## TASK OBJECTIVE
Read through the records below and copy each line that uses the word "caption".

--------------------------------

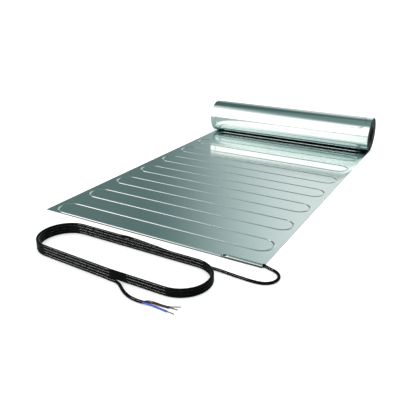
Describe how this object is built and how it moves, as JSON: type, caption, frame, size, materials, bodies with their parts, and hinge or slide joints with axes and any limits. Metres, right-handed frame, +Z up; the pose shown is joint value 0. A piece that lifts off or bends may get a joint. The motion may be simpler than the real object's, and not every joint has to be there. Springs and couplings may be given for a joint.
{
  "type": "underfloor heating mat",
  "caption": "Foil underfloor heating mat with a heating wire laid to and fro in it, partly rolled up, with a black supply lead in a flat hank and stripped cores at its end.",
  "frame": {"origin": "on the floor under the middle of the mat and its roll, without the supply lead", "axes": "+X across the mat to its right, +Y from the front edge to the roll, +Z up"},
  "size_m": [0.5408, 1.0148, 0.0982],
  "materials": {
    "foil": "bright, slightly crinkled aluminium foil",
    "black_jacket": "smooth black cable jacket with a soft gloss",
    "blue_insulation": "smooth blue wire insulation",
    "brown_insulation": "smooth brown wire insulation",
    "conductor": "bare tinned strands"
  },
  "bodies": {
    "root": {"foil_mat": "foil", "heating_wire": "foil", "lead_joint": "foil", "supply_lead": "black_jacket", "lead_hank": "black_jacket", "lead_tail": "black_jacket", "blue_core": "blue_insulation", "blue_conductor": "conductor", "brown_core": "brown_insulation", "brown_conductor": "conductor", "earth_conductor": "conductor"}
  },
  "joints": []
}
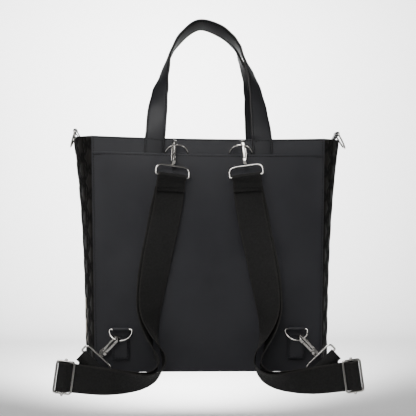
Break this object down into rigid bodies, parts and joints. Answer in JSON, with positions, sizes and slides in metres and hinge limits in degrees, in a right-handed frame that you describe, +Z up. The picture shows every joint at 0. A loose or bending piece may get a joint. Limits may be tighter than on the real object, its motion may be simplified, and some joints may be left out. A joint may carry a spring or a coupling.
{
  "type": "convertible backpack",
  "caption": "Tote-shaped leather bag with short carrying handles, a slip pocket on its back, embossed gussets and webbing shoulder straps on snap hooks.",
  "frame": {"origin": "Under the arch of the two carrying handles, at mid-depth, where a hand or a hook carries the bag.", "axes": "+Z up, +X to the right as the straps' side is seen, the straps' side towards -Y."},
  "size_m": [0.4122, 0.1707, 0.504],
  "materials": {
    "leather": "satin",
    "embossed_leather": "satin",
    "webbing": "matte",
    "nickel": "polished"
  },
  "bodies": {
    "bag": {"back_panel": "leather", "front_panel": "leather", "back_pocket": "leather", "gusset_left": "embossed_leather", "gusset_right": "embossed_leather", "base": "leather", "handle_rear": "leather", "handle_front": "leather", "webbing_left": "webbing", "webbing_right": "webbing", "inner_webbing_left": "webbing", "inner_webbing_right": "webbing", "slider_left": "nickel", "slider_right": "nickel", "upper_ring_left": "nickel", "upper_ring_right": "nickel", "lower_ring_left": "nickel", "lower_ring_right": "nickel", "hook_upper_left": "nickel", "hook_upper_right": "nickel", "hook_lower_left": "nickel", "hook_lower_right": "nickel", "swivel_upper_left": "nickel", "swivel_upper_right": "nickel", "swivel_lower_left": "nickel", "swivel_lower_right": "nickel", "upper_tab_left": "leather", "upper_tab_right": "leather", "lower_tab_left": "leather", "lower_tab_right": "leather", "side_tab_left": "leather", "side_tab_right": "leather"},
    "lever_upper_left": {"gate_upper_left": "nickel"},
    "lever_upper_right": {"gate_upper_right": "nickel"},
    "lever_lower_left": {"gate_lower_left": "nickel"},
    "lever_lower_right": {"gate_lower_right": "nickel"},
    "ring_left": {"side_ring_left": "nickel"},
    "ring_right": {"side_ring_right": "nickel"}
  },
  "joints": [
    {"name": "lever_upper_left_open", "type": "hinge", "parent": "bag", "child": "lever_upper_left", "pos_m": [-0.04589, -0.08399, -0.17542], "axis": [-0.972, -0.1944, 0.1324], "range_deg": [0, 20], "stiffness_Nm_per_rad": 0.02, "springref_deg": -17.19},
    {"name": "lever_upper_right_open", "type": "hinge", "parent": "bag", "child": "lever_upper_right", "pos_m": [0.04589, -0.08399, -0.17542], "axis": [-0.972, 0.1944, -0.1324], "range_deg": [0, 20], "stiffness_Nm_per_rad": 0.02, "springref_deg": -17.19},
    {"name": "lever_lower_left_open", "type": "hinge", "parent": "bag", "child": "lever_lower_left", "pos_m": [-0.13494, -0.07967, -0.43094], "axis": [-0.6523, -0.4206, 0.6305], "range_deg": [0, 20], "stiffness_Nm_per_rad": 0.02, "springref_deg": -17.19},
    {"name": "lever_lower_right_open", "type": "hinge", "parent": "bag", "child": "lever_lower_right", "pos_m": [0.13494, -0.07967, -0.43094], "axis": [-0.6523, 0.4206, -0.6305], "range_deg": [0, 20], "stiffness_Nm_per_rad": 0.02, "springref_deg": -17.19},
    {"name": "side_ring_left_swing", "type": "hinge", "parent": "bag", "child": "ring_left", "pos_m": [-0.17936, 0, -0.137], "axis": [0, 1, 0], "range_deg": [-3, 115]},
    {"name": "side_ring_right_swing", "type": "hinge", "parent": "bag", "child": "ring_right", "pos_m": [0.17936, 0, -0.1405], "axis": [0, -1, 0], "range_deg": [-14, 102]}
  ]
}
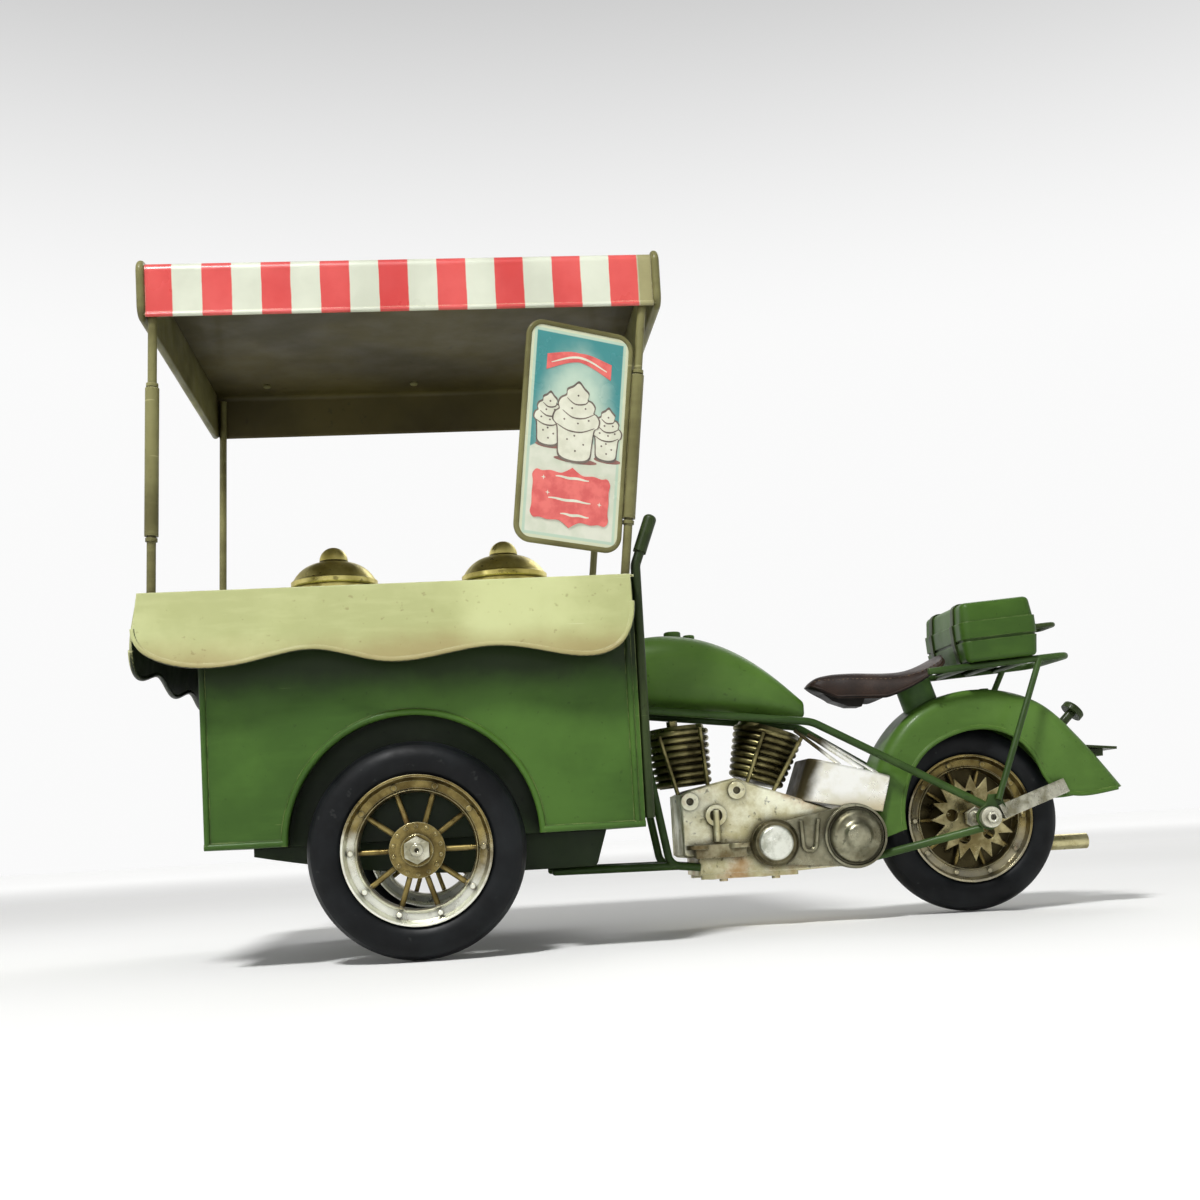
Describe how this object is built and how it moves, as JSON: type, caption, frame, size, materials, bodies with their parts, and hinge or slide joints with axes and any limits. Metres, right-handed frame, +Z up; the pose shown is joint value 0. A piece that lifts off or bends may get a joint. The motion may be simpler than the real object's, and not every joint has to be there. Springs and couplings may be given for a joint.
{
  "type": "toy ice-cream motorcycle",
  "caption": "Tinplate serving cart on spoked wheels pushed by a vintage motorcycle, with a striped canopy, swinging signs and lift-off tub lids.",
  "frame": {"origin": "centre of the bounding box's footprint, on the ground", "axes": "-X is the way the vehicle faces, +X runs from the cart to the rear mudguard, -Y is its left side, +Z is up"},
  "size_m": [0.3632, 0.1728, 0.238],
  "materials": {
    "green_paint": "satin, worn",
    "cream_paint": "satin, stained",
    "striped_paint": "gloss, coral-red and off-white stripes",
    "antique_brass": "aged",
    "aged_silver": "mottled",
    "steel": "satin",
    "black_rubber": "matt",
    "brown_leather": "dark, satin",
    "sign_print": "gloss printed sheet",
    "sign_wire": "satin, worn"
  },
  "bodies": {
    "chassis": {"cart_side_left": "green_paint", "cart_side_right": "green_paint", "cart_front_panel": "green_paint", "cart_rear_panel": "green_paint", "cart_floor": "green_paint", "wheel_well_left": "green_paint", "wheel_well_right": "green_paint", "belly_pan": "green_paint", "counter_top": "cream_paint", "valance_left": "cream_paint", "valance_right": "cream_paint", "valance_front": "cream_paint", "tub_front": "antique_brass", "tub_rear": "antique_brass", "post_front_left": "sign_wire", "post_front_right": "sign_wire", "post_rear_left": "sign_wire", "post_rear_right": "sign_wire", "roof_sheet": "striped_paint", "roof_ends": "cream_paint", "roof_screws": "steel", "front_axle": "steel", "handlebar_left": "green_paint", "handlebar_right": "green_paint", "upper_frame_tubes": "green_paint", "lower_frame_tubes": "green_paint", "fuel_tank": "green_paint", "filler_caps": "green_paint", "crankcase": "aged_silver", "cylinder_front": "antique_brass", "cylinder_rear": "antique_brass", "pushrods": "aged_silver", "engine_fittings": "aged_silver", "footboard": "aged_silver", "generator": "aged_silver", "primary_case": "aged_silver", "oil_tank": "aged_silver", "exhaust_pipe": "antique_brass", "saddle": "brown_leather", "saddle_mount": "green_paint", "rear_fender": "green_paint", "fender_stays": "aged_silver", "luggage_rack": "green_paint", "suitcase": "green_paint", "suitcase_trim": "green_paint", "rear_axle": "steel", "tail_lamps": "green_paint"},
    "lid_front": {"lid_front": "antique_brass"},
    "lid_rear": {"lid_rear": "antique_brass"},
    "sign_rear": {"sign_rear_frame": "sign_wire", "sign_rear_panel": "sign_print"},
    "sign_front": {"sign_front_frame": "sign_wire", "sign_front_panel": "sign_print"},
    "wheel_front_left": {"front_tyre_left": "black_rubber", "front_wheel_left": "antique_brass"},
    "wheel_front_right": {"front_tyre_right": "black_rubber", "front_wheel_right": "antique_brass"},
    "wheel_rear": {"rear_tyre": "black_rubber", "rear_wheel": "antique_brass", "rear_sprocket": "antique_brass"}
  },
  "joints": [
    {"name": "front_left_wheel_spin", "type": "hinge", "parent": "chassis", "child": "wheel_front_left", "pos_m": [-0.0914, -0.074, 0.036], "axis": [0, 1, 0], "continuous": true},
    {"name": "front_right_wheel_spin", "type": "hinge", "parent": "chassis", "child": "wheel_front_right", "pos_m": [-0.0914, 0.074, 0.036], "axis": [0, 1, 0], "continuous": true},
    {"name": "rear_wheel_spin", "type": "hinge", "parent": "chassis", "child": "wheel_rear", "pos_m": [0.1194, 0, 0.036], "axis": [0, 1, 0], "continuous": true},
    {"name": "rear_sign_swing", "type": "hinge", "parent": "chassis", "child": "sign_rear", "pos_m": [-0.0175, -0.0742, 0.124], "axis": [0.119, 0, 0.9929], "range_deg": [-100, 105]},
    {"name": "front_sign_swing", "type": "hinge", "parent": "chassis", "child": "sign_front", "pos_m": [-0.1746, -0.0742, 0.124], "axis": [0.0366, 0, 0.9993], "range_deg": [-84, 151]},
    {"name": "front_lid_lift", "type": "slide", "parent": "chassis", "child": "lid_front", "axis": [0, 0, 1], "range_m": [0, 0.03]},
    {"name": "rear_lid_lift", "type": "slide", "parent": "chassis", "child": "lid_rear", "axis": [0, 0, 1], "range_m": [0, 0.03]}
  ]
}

--------------------------------

## EXPECTED ANSWER
Describe how this object is built and how it moves, as JSON: type, caption, frame, size, materials, bodies with their parts, and hinge or slide joints with axes and any limits. Metres, right-handed frame, +Z up; the pose shown is joint value 0. A piece that lifts off or bends may get a joint. The motion may be simpler than the real object's, and not every joint has to be there. Springs and couplings may be given for a joint.
  "caption": "Foil underfloor heating mat with a heating wire laid to and fro in it, partly rolled up, with a black supply lead in a flat hank and stripped cores at its end.",
  "caption": "Tote-shaped leather bag with short carrying handles, a slip pocket on its back, embossed gussets and webbing shoulder straps on snap hooks.",
Describe how this object is built and how it moves, as JSON: type, caption, frame, size, materials, bodies with their parts, and hinge or slide joints with axes and any limits. Metres, right-handed frame, +Z up; the pose shown is joint value 0. A piece that lifts off or bends may get a joint. The motion may be simpler than the real object's, and not every joint has to be there. Springs and couplings may be given for a joint.
  "caption": "Tinplate serving cart on spoked wheels pushed by a vintage motorcycle, with a striped canopy, swinging signs and lift-off tub lids.",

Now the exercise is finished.